»»
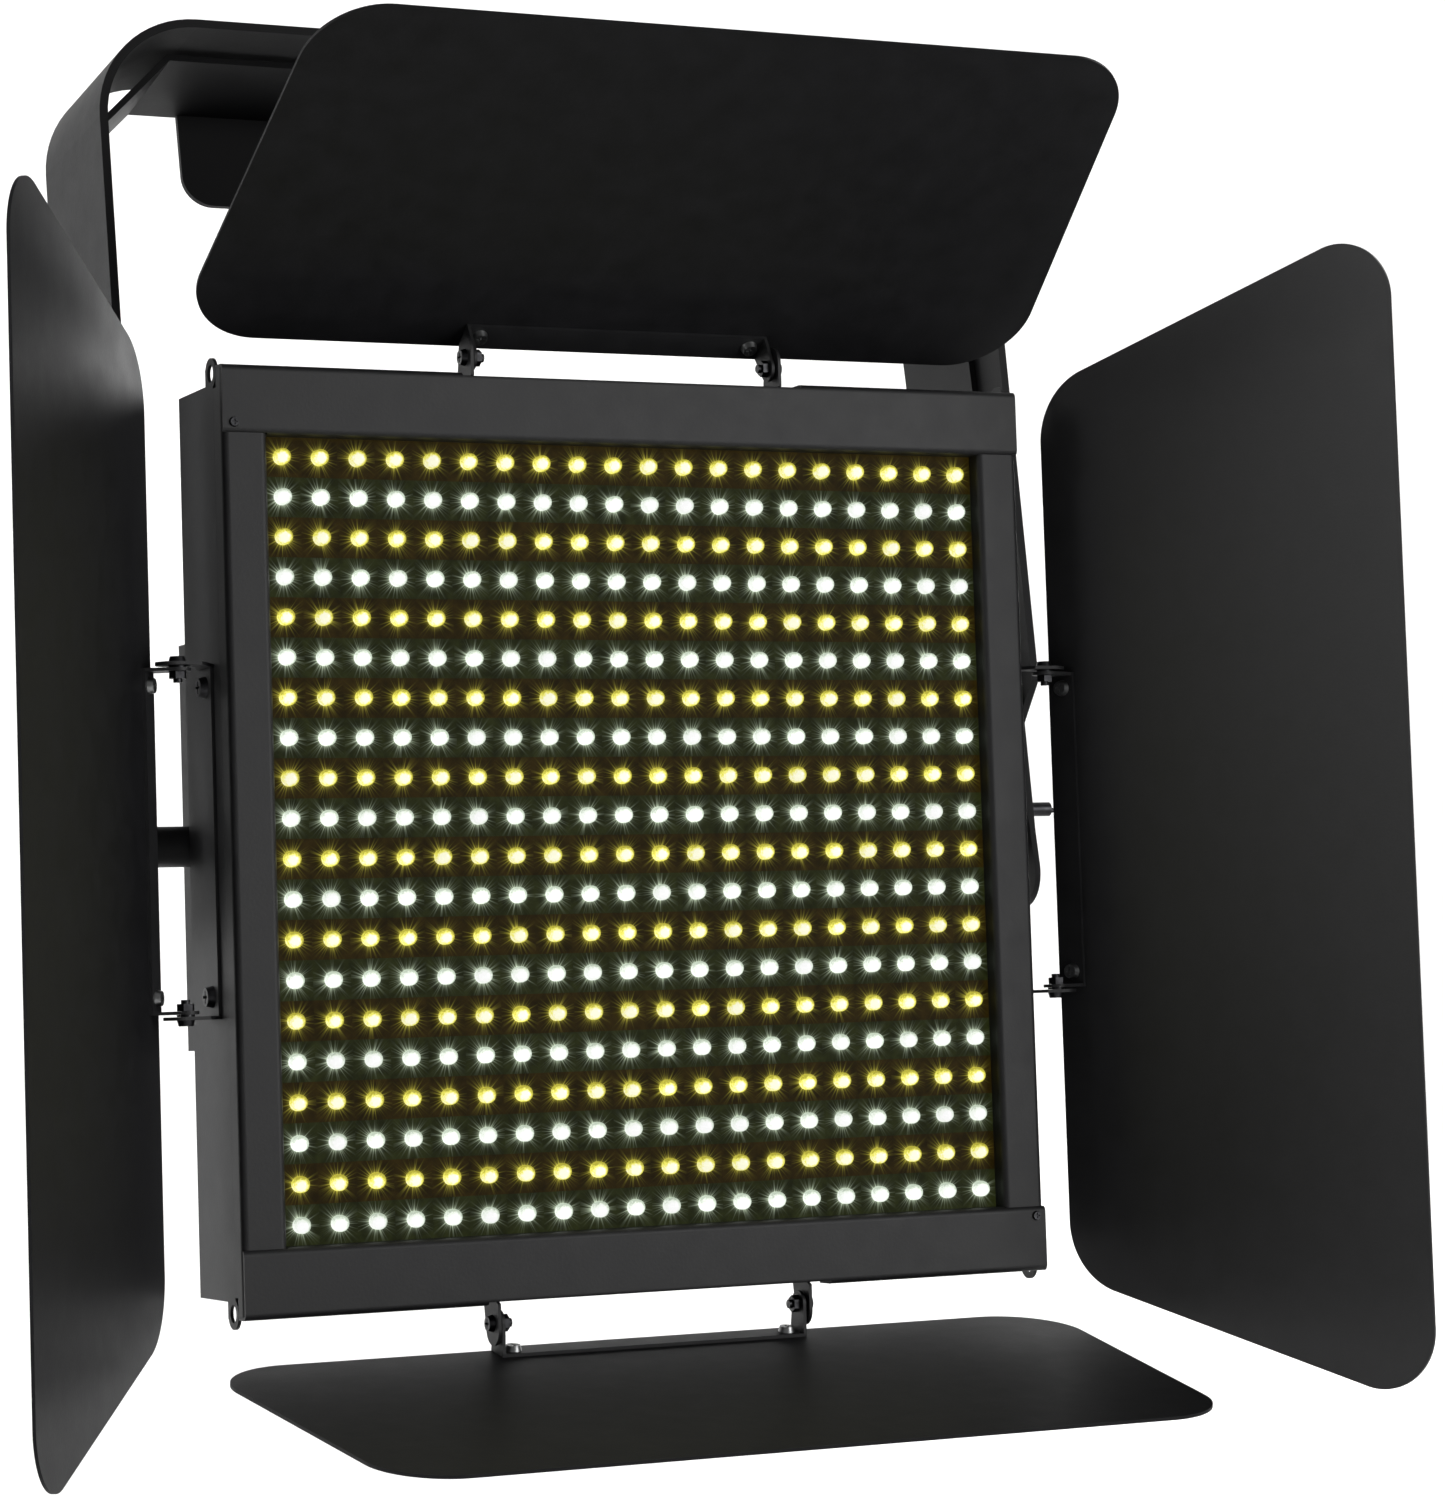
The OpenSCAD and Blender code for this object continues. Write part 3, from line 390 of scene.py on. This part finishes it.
def studio_floor():
    """A wide sheet of pale paper that curves up into the backdrop behind the light."""
    low = cad_box[0][2] - 0.35                         # the light hangs, with its door clear of the floor
    mesh = bpy.data.meshes.new("paper_floor")
    bm = bmesh.new()
    reach, bend_at, bend_r, top, bands = 9.0, 2.6, 1.4, 7.0, 12
    bend = [math.pi / 2 * i / bands for i in range(1, bands + 1)]
    run = [(-reach, 0.0), (bend_at, 0.0)]
    run += [(bend_at + bend_r * math.sin(a), bend_r - bend_r * math.cos(a)) for a in bend]
    run += [(bend_at + bend_r, top)]
    rows = [[bm.verts.new((x, y, low + z)) for x in (-reach, reach)] for y, z in run]
    for a, b in zip(rows, rows[1:]):
        bm.faces.new((a[0], a[1], b[1], b[0])).smooth = True
    bm.to_mesh(mesh)
    bm.free()
    paper, tree, surface, place = new_material("pale_paper", Roughness=0.9)
    fibres = add(tree, "TexNoise", Vector=place, Scale=40.0, Detail=3.0).outputs["Fac"]
    link(tree, ramp(tree, fibres, [(0.3, linear("fbfbfa")), (0.7, linear("ffffff"))]), surface, "Base Color")
    mesh.materials.append(paper)
    floor = bpy.data.objects.new("paper_floor", mesh)
    bpy.context.scene.collection.objects.link(floor)


def soft_light(name, place, target, width, height, power):
    """A rectangular softbox in metres and watts, turned towards its target."""
    data = bpy.data.lights.new(name, "AREA")
    data.shape, data.size, data.size_y, data.energy = "RECTANGLE", width, height, power
    lamp = bpy.data.objects.new(name, data)
    lamp.location = place
    lamp.rotation_euler = (Vector(target) - Vector(place)).to_track_quat("-Z", "Y").to_euler()
    bpy.context.scene.collection.objects.link(lamp)
    return lamp


def long_lens_camera():
    """A long lens in front of the light, to its left and level with the LED field."""
    data = bpy.data.cameras.new("camera")
    data.sensor_fit, data.sensor_width, data.sensor_height = "VERTICAL", 36.0, 36.0
    data.lens = 102.5
    data.shift_y = -0.0171
    data.clip_end = 60.0
    camera = bpy.data.objects.new("camera", data)
    camera.rotation_euler = [math.radians(angle) for angle in (93.775, 1.859, -25.366)]
    front = Vector((FIELD.x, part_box("bezel_top")[0].y, FIELD.z))
    camera.location = front + Vector((-813.1, -1786.8, -80.4)) * MM
    bpy.context.scene.collection.objects.link(camera)
    bpy.context.scene.camera = camera


studio_floor()
long_lens_camera()
soft_light("left_softbox", (-3.0, -0.2, 0.8), (0, 0, -0.3), 1.6, 1.6, 60)
soft_light("right_softbox", (1.9, -3.0, 0.1), (0, 0, -0.4), 1.6, 1.8, 56)
soft_light("rear_softbox", (3.4, 2.4, 0.5), (0, 0, -0.3), 1.6, 1.6, 55)
soft_light("backdrop_left", (-3.0, 1.2, 1.6), (-0.8, 4.0, 0.2), 2.0, 1.0, 60)
soft_light("backdrop_right", (3.0, 1.2, 1.6), (0.8, 4.0, 0.2), 2.0, 1.0, 60)
world = bpy.data.worlds.new("studio")
world.use_nodes = True
room = world.node_tree.nodes["Background"].inputs
room["Color"].default_value = linear("ffffff")
room["Strength"].default_value = 0.22
bpy.context.scene.world = world
bpy.context.scene.view_settings.view_transform = "Standard"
««
■ Exercise goal ■
Look above for lines with the word "scene" and copy them all.

■ Completed exercise ■
The OpenSCAD and Blender code for this object continues. Write part 3, from line 390 of scene.py on. This part finishes it.
    bpy.context.scene.collection.objects.link(floor)
    bpy.context.scene.collection.objects.link(lamp)
    bpy.context.scene.collection.objects.link(camera)
    bpy.context.scene.camera = camera
bpy.context.scene.world = world
bpy.context.scene.view_settings.view_transform = "Standard"